We passed with zero critical findings and two minor observations (one was about log retention duration, the other about password expiration policies).

The Checklist

Here is the practical checklist, organized by category:

Infrastructure

  • [ ] All data encrypted at rest (AES-256)
  • [ ] All data encrypted in transit (TLS 1.2+)
  • [ ] Key management system with rotation (KMS or equivalent)
  • [ ] Geographic redundancy (primary + DR site)
  • [ ] Network segmentation (app tier, data tier, management tier)
  • [ ] WAF (Web Application Firewall) configured

Application

  • [ ] MFA for all admin access
  • [ ] RBAC with principle of least privilege
  • [ ] Idempotent transaction processing
  • [ ] Comprehensive audit logging
  • [ ] Input validation on all endpoints
  • [ ] Rate limiting on all public APIs
  • [ ] Session management with proper timeout
  • [ ] CSP headers configured
  • [ ] No sensitive data in URLs or logs

Operations

  • [ ] Incident response plan documented and tested
  • [ ] Quarterly DR drills documented
  • [ ] Penetration test results (annual)
  • [ ] Vulnerability scanning (continuous)
  • [ ] Change management process with approval workflows
  • [ ] Monitoring and alerting for all financial transactions

Compliance

  • [ ] SAMA registration and preliminary approval obtained
  • [ ] PDPL compliance documented
  • [ ] Data residency requirements met (data stored in KSA)
  • [ ] Third-party security assessment completed
  • [ ] All findings from pre-audit resolved

What Nobody Tells You

  • The compliance process takes 6-12 months from start to finish.

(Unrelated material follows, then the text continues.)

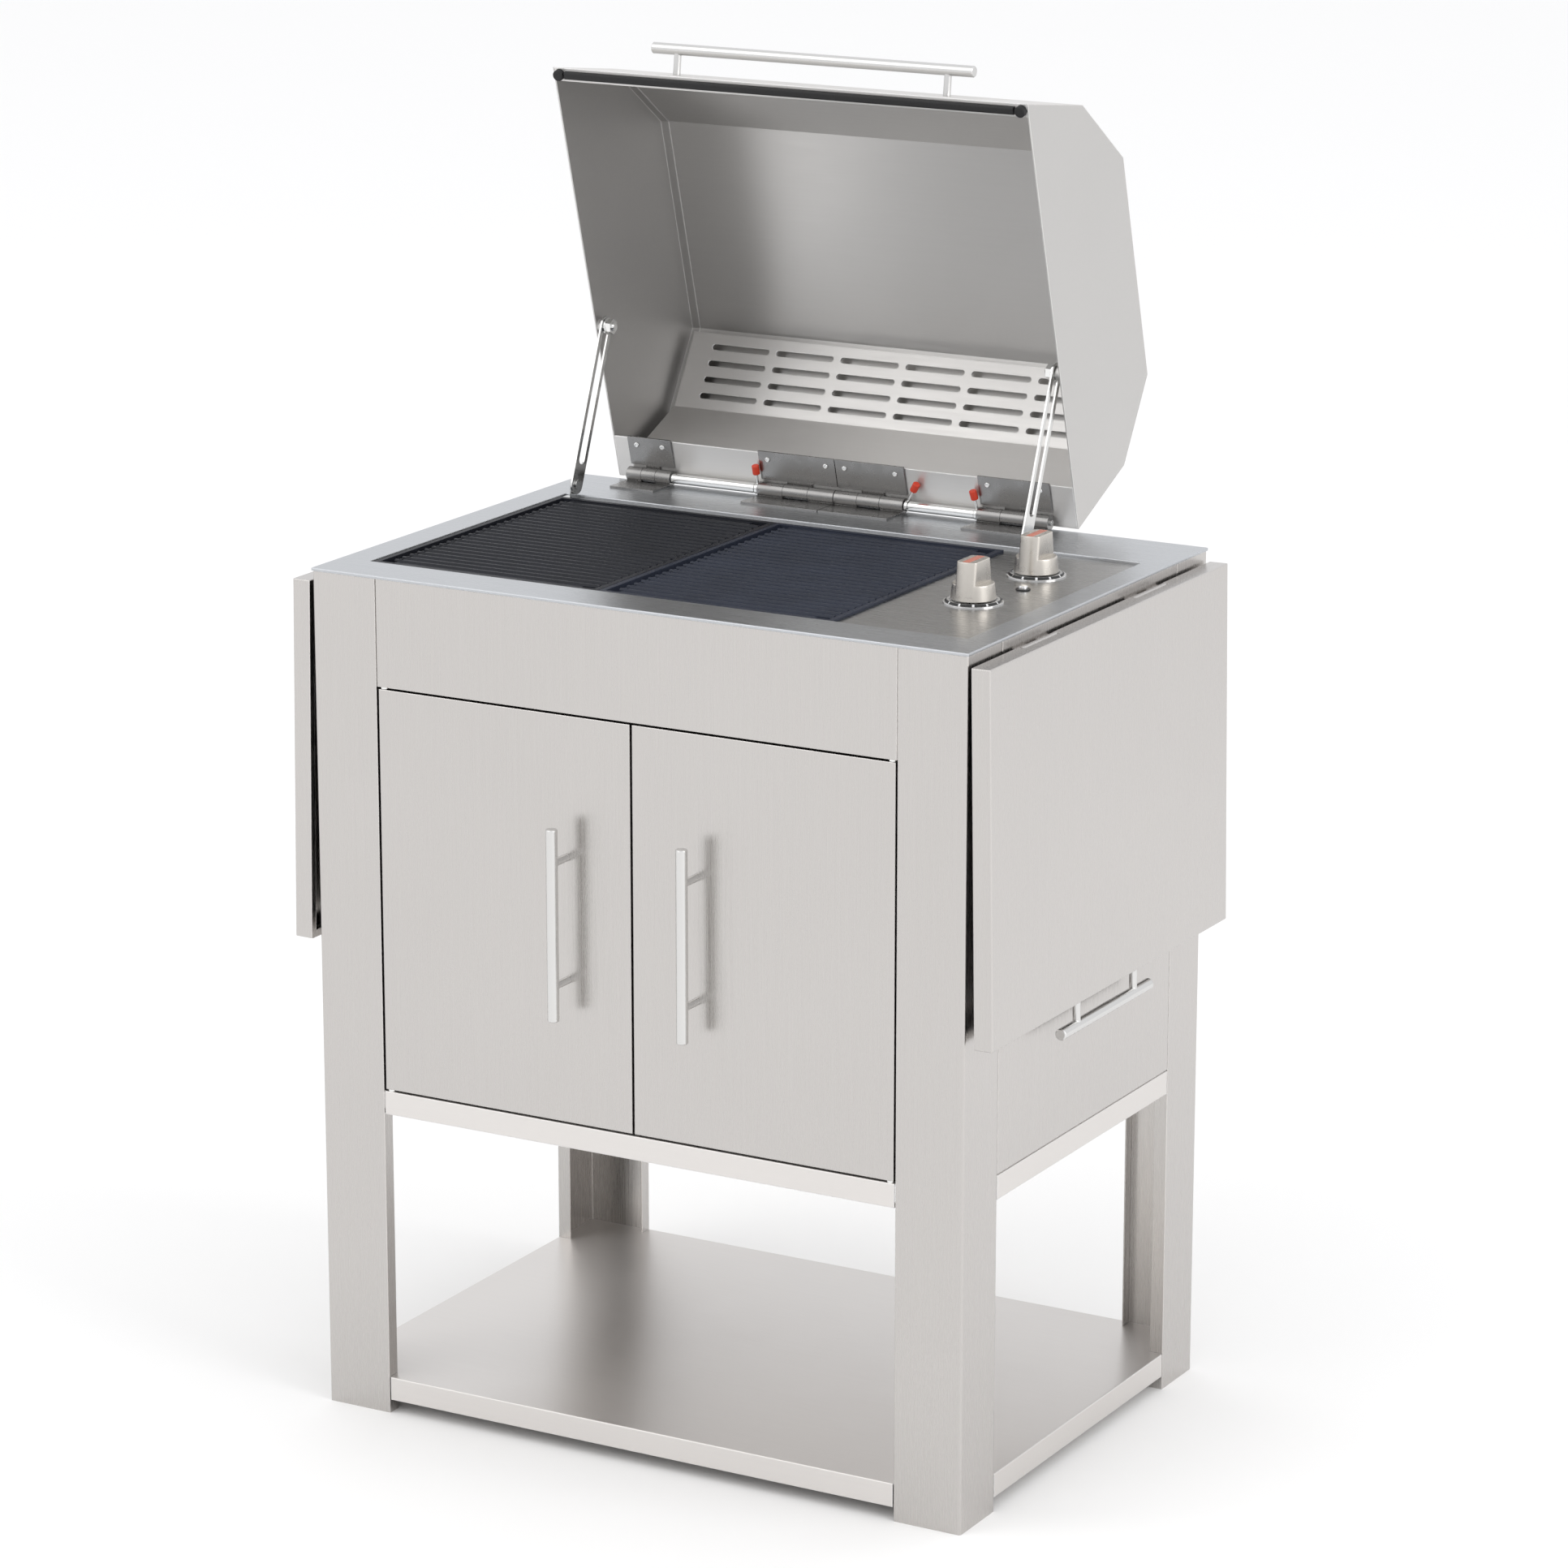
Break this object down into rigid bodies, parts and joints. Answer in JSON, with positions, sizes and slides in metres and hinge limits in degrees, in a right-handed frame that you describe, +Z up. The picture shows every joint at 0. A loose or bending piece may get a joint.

Budget your timeline accordingly.
  • You will need a dedicated compliance officer. This is not a part-time responsibility.
  • SAMA auditors appreciate documentation more than implementation. A well-documented process with minor gaps is better than a perfect implementation with no documentation.
  • Start your DR drills immediately, not when the audit approaches. You need at least two documented quarters of successful drills.